Margin Error Examples

Two examples of high and low margin support vector machines are shown below. Both are lines of the form $w_1 x_1 + w_2 x_2 + b = 0$.

$$W = (3, 4), b = 1\ \rightarrow\ 3x_1 + 4x_2+1=0$$

$$Error = |W|^2 = 3^2 + 4^2 = 25$$

$$Margin = \frac{2}{|W|} = \frac{2}{5}$$

$$W = (6, 8), b = 2\ \rightarrow\ 6x_1 + 8x_2+2=0$$

$$Error = |W|^2 = 6^2 + 8^2 = 100$$

$$Margin = \frac{2}{|W|} = \frac{2}{10}$$

The C Parameter

Depending upon the situation, either of the following classifiers could be the more appropriate one to use.

SVMs have this flexibility built in as the C parameter, which is a variable that is multiplied by the classification error when determining the classifier’s total error.

$$Error = C \times Classification\ Error + Margin\ Error$$

  • Large C: Focus is on classifying points
  • Small C: Focus on large margin

Values for C can range between 0 and infinity. But, depending on the dataset, the algorithm may not converge at all. With large C values, it may not be possible to separate the data with the small number of errors allotted with large values of C.

Polynomial Kernel

1-D Example

Consider a 1-dimensional dataset like that shown below. The points are not separable by a line.

If, however, we project the points on the line into a second dimension as shown in the image below, then they become separable by a line.

Using the two equations, $y=x^2$ and $y=4$, we can solve for x: $x^2=4$. Then, we can project the solution to this equation, $x \in (-2,2)$ back onto the original line.

Notice these two lines split the data very well. This is known as the kernel trick. These are widely used in support vector machines and other algorithms in machine learning.

2-D Example

The example below is in 2 dimensions and, as in the last example, is not linearly separable. There are two ways of splitting the data: a circle and moving the points into a higher dimension.

In the first case, the linearity of the boundary is sacrificed. In the second case, the dimensionality of the data is sacrificed.

These methods are actually the same.
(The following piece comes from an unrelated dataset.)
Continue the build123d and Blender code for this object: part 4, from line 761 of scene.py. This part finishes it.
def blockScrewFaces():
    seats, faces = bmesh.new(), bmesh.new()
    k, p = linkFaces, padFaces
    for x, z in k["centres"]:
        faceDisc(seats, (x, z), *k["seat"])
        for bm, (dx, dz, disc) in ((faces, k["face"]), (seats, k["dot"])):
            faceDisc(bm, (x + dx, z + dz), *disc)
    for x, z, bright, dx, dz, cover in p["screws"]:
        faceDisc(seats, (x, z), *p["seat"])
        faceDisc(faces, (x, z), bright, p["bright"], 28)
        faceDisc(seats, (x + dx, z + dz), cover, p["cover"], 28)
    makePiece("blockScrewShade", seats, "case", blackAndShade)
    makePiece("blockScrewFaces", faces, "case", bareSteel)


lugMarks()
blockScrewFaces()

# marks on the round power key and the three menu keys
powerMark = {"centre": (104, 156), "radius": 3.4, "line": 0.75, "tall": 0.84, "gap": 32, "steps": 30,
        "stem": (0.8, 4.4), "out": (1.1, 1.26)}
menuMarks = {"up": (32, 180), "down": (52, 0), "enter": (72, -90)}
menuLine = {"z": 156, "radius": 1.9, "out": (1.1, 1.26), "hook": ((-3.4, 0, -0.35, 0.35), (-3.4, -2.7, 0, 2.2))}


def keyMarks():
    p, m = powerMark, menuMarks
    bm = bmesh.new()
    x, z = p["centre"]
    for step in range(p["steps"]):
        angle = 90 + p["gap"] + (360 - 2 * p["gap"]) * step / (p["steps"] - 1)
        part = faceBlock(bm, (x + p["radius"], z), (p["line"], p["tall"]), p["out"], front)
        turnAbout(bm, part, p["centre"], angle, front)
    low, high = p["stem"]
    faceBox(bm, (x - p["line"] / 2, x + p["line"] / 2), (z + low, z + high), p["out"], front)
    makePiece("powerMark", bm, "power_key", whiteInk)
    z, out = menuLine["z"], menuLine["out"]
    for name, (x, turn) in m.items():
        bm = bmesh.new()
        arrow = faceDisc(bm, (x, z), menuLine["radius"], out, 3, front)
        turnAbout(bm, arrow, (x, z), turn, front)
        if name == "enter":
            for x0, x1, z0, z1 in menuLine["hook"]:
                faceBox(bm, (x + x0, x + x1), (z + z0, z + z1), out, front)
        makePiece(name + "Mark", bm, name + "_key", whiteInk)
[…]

Both rely on the equation $x^2 + y^2 = z$. For the blue points, $x^2 + y^2 = 2$. For the red points, $x^2 + y^2 = 18$. So, the circle $x^2 + y^2 = 10$ cleanly separates the points.
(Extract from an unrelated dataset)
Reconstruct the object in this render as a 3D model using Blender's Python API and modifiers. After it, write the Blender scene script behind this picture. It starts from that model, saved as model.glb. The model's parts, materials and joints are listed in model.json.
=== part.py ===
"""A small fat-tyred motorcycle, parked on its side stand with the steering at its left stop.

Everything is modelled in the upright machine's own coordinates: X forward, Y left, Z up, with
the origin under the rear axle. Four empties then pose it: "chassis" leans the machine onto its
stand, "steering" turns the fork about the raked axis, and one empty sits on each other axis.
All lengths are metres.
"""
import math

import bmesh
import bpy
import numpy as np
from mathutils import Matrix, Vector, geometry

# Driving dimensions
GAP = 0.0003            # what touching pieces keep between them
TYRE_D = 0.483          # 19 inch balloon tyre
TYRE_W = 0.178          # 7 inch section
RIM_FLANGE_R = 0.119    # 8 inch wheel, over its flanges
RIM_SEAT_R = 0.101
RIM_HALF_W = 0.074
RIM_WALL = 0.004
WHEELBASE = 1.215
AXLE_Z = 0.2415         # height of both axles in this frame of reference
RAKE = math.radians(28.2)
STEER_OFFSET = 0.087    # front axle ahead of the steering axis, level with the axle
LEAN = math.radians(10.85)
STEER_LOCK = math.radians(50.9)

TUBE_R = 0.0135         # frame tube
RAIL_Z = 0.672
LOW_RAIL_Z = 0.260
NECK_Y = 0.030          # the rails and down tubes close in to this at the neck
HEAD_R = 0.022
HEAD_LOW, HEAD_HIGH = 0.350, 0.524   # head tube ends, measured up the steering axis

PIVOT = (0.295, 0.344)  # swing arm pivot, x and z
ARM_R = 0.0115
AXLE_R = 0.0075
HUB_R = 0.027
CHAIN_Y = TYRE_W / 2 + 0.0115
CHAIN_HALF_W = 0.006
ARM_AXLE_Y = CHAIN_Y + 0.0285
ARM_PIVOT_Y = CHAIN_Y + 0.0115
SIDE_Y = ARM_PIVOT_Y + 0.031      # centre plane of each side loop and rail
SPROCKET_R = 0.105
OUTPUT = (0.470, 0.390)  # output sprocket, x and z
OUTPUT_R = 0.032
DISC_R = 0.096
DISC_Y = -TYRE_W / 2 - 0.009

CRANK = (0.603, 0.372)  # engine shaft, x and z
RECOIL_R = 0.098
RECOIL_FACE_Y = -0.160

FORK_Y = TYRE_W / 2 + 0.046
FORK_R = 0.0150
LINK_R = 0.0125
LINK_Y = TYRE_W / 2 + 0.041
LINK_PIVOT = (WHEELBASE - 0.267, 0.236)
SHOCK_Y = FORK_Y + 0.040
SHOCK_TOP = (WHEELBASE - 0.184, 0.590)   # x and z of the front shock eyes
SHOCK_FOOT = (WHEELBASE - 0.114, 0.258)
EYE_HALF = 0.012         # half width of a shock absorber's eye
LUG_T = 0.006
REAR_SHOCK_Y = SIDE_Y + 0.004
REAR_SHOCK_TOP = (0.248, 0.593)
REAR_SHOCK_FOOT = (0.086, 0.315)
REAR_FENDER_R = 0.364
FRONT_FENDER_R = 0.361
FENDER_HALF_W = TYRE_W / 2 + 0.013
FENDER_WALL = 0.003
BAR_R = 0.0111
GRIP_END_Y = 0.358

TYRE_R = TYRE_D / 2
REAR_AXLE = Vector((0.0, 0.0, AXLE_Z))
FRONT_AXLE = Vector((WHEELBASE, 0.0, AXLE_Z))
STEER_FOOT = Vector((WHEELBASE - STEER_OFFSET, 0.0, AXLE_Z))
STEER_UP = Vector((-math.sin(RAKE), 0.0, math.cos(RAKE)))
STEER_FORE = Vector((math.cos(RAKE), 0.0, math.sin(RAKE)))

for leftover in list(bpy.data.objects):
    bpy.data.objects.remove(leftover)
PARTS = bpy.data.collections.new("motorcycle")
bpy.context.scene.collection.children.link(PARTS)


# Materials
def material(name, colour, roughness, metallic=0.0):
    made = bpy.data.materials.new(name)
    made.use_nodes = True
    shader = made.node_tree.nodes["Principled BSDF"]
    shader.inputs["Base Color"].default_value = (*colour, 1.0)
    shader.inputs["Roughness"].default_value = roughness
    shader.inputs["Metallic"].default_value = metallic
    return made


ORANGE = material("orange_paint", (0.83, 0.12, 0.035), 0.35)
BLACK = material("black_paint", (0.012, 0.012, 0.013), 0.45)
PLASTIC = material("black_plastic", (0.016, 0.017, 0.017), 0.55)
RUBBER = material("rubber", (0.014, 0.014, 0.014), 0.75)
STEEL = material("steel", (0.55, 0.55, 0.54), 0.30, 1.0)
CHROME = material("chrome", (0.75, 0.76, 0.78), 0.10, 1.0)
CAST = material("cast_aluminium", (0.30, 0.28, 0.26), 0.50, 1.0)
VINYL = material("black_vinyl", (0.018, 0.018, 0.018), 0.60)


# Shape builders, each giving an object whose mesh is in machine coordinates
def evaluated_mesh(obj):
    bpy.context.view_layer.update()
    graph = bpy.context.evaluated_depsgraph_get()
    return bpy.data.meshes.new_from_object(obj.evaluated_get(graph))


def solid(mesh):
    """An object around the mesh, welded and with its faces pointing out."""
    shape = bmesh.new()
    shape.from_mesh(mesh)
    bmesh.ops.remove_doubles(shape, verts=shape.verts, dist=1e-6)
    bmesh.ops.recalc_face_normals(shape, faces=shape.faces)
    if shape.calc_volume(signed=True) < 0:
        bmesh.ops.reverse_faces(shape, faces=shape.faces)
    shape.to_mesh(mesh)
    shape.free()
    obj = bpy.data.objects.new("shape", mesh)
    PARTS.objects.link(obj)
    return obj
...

If we consider the separating circle as not a circle but a paraboloid that intersects the plane $z=10$, then it becomes clear how the two methods are actually the same.

Summary

Lets assume we are given a 2-dimensional set of points that cannot be linearly separable. Using the polynomial kernel in an SVM entails converting the two dimensions, $x,y$ into a 5-dimensional space, $x,y,x^2,xy,y^2)$. For example, the 2-dimensional point $(2,3)$ would be converted to the five dimensional point $(2,3,4,6,9)$.
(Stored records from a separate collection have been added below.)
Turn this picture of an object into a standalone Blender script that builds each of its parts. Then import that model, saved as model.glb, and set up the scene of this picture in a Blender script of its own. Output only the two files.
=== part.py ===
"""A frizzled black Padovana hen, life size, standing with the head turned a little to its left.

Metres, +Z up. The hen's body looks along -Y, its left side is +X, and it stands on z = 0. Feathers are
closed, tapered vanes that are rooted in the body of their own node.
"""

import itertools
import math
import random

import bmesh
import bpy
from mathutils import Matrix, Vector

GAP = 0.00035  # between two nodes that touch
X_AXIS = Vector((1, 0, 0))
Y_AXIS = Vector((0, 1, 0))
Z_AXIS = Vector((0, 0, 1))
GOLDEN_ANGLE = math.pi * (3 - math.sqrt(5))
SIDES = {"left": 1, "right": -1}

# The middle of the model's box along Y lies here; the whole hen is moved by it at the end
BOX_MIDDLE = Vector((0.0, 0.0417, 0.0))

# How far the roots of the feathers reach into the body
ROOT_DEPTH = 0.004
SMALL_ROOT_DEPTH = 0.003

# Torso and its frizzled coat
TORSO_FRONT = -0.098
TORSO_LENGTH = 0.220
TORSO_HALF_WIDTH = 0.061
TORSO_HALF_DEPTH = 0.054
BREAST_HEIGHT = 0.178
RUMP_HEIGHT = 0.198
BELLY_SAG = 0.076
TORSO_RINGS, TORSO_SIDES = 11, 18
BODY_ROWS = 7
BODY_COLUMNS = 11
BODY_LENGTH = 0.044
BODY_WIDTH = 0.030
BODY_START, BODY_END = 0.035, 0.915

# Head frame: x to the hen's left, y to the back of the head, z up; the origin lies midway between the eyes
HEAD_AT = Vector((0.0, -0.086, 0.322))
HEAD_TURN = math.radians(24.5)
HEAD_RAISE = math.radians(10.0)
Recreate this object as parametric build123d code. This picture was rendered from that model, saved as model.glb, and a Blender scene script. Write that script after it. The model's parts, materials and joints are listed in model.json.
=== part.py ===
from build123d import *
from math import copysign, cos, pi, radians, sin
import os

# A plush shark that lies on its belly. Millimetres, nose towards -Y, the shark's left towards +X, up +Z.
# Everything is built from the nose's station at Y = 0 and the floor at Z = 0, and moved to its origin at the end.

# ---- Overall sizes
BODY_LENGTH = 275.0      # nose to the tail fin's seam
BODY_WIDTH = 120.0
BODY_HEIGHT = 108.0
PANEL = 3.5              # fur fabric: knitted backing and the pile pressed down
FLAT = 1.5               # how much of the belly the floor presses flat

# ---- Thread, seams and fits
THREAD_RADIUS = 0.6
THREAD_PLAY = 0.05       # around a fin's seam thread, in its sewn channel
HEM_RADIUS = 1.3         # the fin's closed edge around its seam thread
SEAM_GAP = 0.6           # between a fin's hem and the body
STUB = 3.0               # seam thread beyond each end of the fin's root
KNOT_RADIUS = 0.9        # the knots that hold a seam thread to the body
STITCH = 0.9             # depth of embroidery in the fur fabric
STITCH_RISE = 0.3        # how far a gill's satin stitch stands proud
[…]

In the 2-dimensional space, the only possible boundaries are lines. In this higher dimensional space, it may be possible to separate the data with a 4-dimensional hyperplane. In addition to lines, we can also use circles, hyperbolas, parabolas, etc.

Following the conversion, the algorithm works exactly as before. It is also possible to convert the data to an even higher dimensional space. For example, a degree 3 polynomial would have all the degree 2 monomials available as well as to the the following: $x^3, x^2y, xy^2, x^3$.

RBF Kernel (Radial Basis Functions)

By far, the most popular type of kernel is the RBF kernel. It is a density-based approach that looks at the closeness of points to one another. It allows the user the opportunity to classify points that seem hard to separate in any space.

Consider again a situation where the data we have is not linearly separable.

Radial Basis Functions are a different type of kernel trick. They involve transforming the data into a higher dimensional space where the data is separable.

After the conversion and separation, the separating line is converted back down into the lower-dimensional space.

Constructing the function that facilitate this conversion entails building individual functions, each with a peak above every point.

Then, the functions above one of the two categories are inverted and the individual functions are summed up into a single separating functions.

The points are converted onto that RBF, and the separating line drawn. Finally, the function is converted back into the lower-dimensional space.

In addition to inverting the individual functions, we can also multiply them by arbitrary scalar values. So, for example, we could be given the green, yellow, and brown functions in the image below. At each of the points, consider that the functions have the values indicated in the image.

If we take the values of each of those functions and put them into a 3-dimensional vector space, then the red point would clearly be separable from the blue points by the plane shown below.

Suppose that the plane has an equation like the following:

$$2x-4y+z=-1$$

Those coefficients would be the values by which each of the constituent functions would be multiplied prior to summing them up. And, the equation for the line would be given by the constant term.

RBFs in Higher Dimensional Space

In a 3-dimensional space, the “mountain” is a gaussian paraboloid onto which the point is projected. The boundary is a plane which intersects the paraboloid, forming a circle which can be projected back down into the 2-dimensional space.

If there are multiple points, they are all treated similarly.

Wide versus Narrow RBFs

The $\gamma$ (“gamma”) parameter controls how wide or narrow the “mountains” are. A larger $\gamma$ means narrower peaks.

This has significant impacts in the algorithm. The classification boundaries on the left and right in the image below were created by large and small $\gamma$s, respectively.

Larger values of $\gamma$ will tend to overfit; smaller values will tend to underfit.